Advantage: Abraham Lincoln: Vampire Hunter
Directors
Both films’ directors are talented craftsmen. The Bourne Legacy‘s Tony Gilroy has written more films than he has directed movies; Gilroy’s writing credits include The Devil’s Advocate, the three movies of the Bourne trilogy, the adaption of Armageddon, and many more, but he has only directed two films prior to this one: Michael Clayton and Duplicity. While Michael Clayton was a critical success, nabbing an Oscar for Tilda Swinton, Duplicity did not share a similar fate.

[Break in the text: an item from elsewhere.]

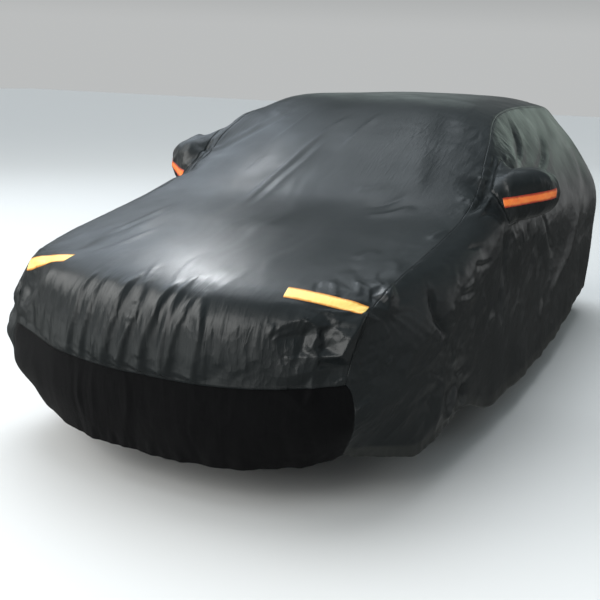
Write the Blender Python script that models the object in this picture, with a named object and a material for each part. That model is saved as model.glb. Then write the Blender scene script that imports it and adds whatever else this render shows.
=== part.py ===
"""A fitted cover for a compact hatchback, hanging as it does over the car.

The cover is sewn from a centre panel that runs from the bumper over the bonnet,
windscreen and roof to the tail, two side panels, and a lower panel at each end.
A pouch on each side takes the door mirror, and reflective strips mark the front
corners and the pouches. Metres, +Z up, nose towards -Y, the car's left at +X.
The tables below are in car coordinates, with the ground at z = 0 and the nose at
y = 0; everything hangs from an empty that puts the origin under the roof cloth.
"""

import math
from collections import namedtuple

import bmesh
import bpy
from mathutils import Vector

CLOTH = 0.002  # thickness of the coated cloth with its lining
SEAM_GAP = 0.0003  # each panel stops this far from the seam line
STRIP = 0.001  # thickness of a reflective strip
STRIP_LIFT = 0.0008  # from the cloth to the strip sewn on it
ROOF_POINT = Vector((0.0, 2.85, 1.438))  # underside of the cloth at the roof's crown

HALF_WIDTH = 0.898  # of the cover at its widest level
FRONT_CORNER_Y = 0.80  # where the plan outline starts to round towards the nose
NOSE_Y = -0.030
REAR_CORNER_Y = 3.65
TAIL_Y = 4.30
CORNER_POWER = 2.7  # 2 is an ellipse, more is squarer
INNER = 0.85  # the share of a section's width that sets the slope at its edge
SHOULDER_OUT = 0.90  # how far out the shoulder lies, from the seam to the widest level

# One row for each cross-section of the car, front to rear. The centre panel runs from
# its crown (x = 0) to its edge, and the side panel from that edge over the shoulder and
# the widest level to the hem. steps is the number of mesh rows up to the next section.
Section = namedtuple(
    "Section",
    "name crownY crownZ edgeX edgeY edgeZ square lowerY shoulderZ widestZ hemZ hemOut steps",
)
SECTIONS = [
    Section("nose seam", -0.030, 0.475, 0.700, 0.160, 0.510, 2.6, 0.190, 0.440, 0.340, 0.210, -0.085, 3),
    Section("bumper", -0.032, 0.610, 0.720, 0.180, 0.620, 2.6, 0.270, 0.530, 0.400, 0.205, -0.070, 2),
    Section("bonnet lip", 0.008, 0.735, 0.735, 0.225, 0.725, 2.6, 0.360, 0.610, 0.440, 0.190, -0.040, 2),
    Section("bonnet front", 0.105, 0.797, 0.750, 0.310, 0.785, 2.6, 0.470, 0.670, 0.470, 0.175, -0.010, 2),
    Section("bonnet", 0.340, 0.850, 0.760, 0.480, 0.832, 2.8, 0.640, 0.730, 0.490, 0.210, 0.005, 3),
    Section("bonnet rear", 0.700, 0.912, 0.770, 0.800, 0.890, 2.8, 0.900, 0.800, 0.520, 0.240, 0.012, 3),
    Section("cowl", 1.050, 0.975, 0.770, 1.140, 0.955, 2.8, 1.180, 0.860, 0.540, 0.150, 0.035, 2),
    Section("screen foot", 1.290, 1.070, 0.755, 1.420, 1.050, 2.8, 1.440, 0.900, 0.560, 0.140, 0.045, 5),
    Section("screen", 1.660, 1.255, 0.685, 1.760, 1.215, 2.8, 1.770, 0.920, 0.580, 0.132, 0.055, 3),
    Section("header", 2.030, 1.385, 0.618, 2.090, 1.335, 2.8, 2.100, 0.940, 0.590, 0.130, 0.050, 2),
    Section("roof front", 2.400, 1.428, 0.588, 2.420, 1.374, 2.8, 2.420, 0.945, 0.590, 0.130, 0.045, 3),
    Section("roof crown", 2.850, 1.440, 0.575, 2.850, 1.385, 2.8, 2.850, 0.945, 0.590, 0.145, 0.030, 3),
    Section("roof rear", 3.420, 1.430, 0.560, 3.400, 1.372, 2.8, 3.400, 0.935, 0.580, 0.190, 0.005, 3),
    Section("tail roof", 3.800, 1.398, 0.548, 3.730, 1.335, 2.8, 3.760, 0.920, 0.560, 0.200, -0.010, 3),
    Section("tailgate", 4.060, 1.195, 0.615, 3.960, 1.135, 2.6, 3.950, 0.880, 0.540, 0.185, -0.030, 2),
    Section("tail shoulder", 4.190, 0.945, 0.690, 4.050, 0.915, 2.4, 4.040, 0.780, 0.500, 0.180, -0.045, 2),
    Section("rear bumper", 4.280, 0.720, 0.715, 4.110, 0.715, 2.4, 4.100, 0.620, 0.450, 0.170, -0.055, 2),
    Section("tail seam", 4.298, 0.500, 0.725, 4.150, 0.530, 2.4, 4.140, 0.470, 0.380, 0.165, -0.060, 0),
]
LAST = len(SECTIONS) - 1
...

Timur Bekmambetov (Wanted, Night Watch), the visionary Kazakhstan-born director and producer of American and Russian films, helms Abraham Lincoln: Vampire Hunter, his first American directorial project in four years; and Tim Burton, another visionary director is producing the project. Honestly, both Gilroy and Bekmambetov seem more than comfortable in their disparate genres: Gilroy’s government thrillers and Bekmambetov’s action-packed fantasies. We can’t pick between the two.
Advantage: Tie
Verdict
We know both movies are going to be adrenaline-filled thrillers. Considering the directors, acting talent and high production value, we doubt the movies are going be unimpressive. Even the fourth Bourne movie seems to take a nice turn for the film franchise, and Jeremy Renner is a pitch-perfect lead. Unfortunately for The Bourne Legacy, Abraham Lincoln: Vampire Hunter is just fresher in mythology, acting and vision. We already know what can happen when a troubled man becomes a high-octane killer. But we definitely don’t know what’s in store when Abraham Lincoln becomes the baddest vampire-killing president of them all.